There is a lot more, but I have to go to a doctor’s appointment. Sorry. Maybe next time.

Today is the 114th anniversary of the birth of John Murdock Henderson (Jack), my father. I think of him often. Here’s to you Dad.
_____________________________

That old photograph has lain dormant for longer than I have been around, coming to light occasionally as those images are sifted through, mining memories, looking for continuity, keys to my own rooms. The one I’m talking about – father sitting on a keg, saxophone in hand, somewhere near Salina, closely surrounded by three young women.

He told me many things about a telegrapher’s life on the Union Pacific Line. He told of blowing snow, of lonely nights and stoking the potbelly fire.

He told of trains by number, engineers by name. He knew speed, destination, cargo and could recall in absolute detail how it was to stand in that whistling vortex holding the message hook high as the transcontinental freight sped through a Kansas night with Pacifica on its mind.

Not a word, however, of the women in that photograph. Who they were. What they were like. I wanted to know about those women, a saxophone and cold Kansas nights.

He said, just girls from town. Didn’t know them well. He never said just another nameless freight carrying the usual cargo to I don’t know where.

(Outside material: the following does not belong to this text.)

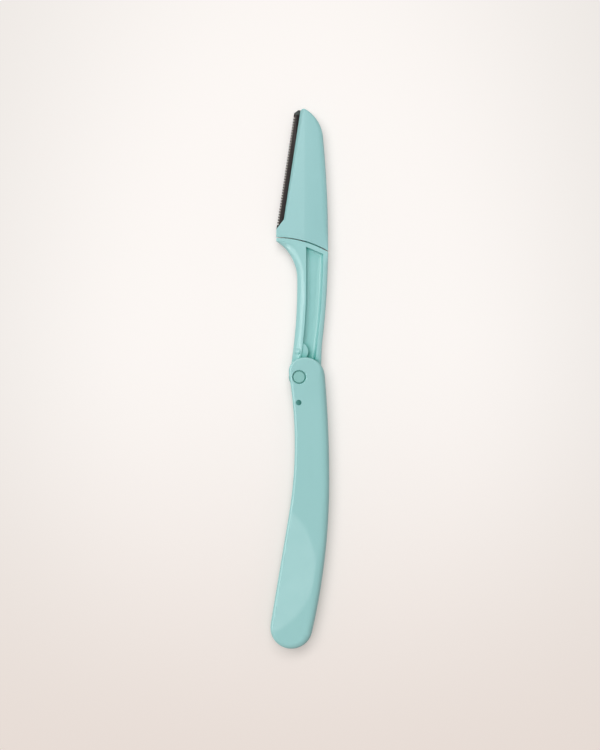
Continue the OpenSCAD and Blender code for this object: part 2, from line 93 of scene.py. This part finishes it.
def moulded_abs(name, colour, pale, hollow_shade, roughness=ABS_ROUGHNESS, hollow_mm=HOLLOW_MM):
    """Glossy moulded ABS: broad flow marks, a slight wave, fine grain and the parting line.

    In a hollow its colour is painted darker and greener: painted shade for the light that goes
    from wall to wall there. A hollow is what has walls nearer than `hollow_mm`.
    """
    material, tree, output = new_material(name)
    place = add(tree, "ShaderNodeTexCoord").outputs["Object"]
    flow = add(tree, "ShaderNodeTexNoise", inputs={
        "Vector": place, "Scale": 1 / (FLOW_MM * MM), "Detail": 2.0, "Roughness": 0.45})
    tint = add(tree, "ShaderNodeMix", {"data_type": "RGBA"}, {
        0: flow.outputs["Fac"], 6: linear(colour), 7: linear(pale)})
    # Painted shade: the colour turns towards the hollow shade where walls are near.
    open_sky = add(tree, "ShaderNodeAmbientOcclusion", {"samples": 8}, {
        "Distance": hollow_mm * MM})
    openness = add(tree, "ShaderNodeMapRange", inputs={
        "Value": open_sky.outputs["AO"], "From Min": 0.4})
    body = add(tree, "ShaderNodeMix", {"data_type": "RGBA"}, {
        0: openness.outputs["Result"], 6: linear(hollow_shade), 7: tint.outputs[2]})
    smudge = add(tree, "ShaderNodeTexNoise", inputs={
        "Vector": place, "Scale": 1 / (WAVE_MM * MM), "Detail": 4.0, "Roughness": 0.6})
    gloss = add(tree, "ShaderNodeMapRange", inputs={
        "Value": smudge.outputs["Fac"], "From Min": 0.3, "From Max": 0.7,
        "To Min": roughness - 0.02, "To Max": roughness + 0.03})
    wave = add(tree, "ShaderNodeTexNoise", inputs={
        "Vector": place, "Scale": 1 / (WAVE_MM * MM), "Detail": 1.0})
    grain = add(tree, "ShaderNodeTexNoise", inputs={
        "Vector": place, "Scale": 1 / (GRAIN_MM * MM), "Detail": 2.0})
    height = add(tree, "ShaderNodeSeparateXYZ", inputs={"Vector": place})
    on_line = add(tree, "ShaderNodeMath", {"operation": "COMPARE"}, {
        0: height.outputs["Z"], 1: PARTING_MM * MM, 2: PARTING_HALF_MM * MM})
    wavy = add(tree, "ShaderNodeBump", inputs={
        "Height": wave.outputs["Fac"], "Strength": 0.15, "Distance": WAVE_HEIGHT_MM * MM})
    grainy = add(tree, "ShaderNodeBump", inputs={
        "Height": grain.outputs["Fac"], "Strength": 0.03, "Distance": GRAIN_HEIGHT_MM * MM,
        "Normal": wavy.outputs["Normal"]})
    lined = add(tree, "ShaderNodeBump", inputs={
        "Height": on_line.outputs["Value"], "Strength": 0.4, "Distance": PARTING_HEIGHT_MM * MM,
        "Normal": grainy.outputs["Normal"]})
    shader = add(tree, "ShaderNodeBsdfPrincipled", inputs={
        "Base Color": body.outputs[2], "Roughness": gloss.outputs["Result"], "IOR": ABS_IOR,
        "Normal": lined.outputs["Normal"]})
    tree.links.new(shader.outputs["BSDF"], output.inputs["Surface"])
    return material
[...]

Father never told me much about women at all. Spent his life – the one I knew – in penitential abstinence and doctrine hoping, I suppose, to forget those nights, or wondering, I suppose, how it might have been. I don’t suppose I’ll ever know. The secrets of Salina lay with him, I hope, warmly in the ground, far from midnight trains, saxophones, town girls and ragtime photographs.

I think about it though. I still wait for news of those town girls, the cargo they carried, how fast they sped through a Kansas night with Pacifica on their minds.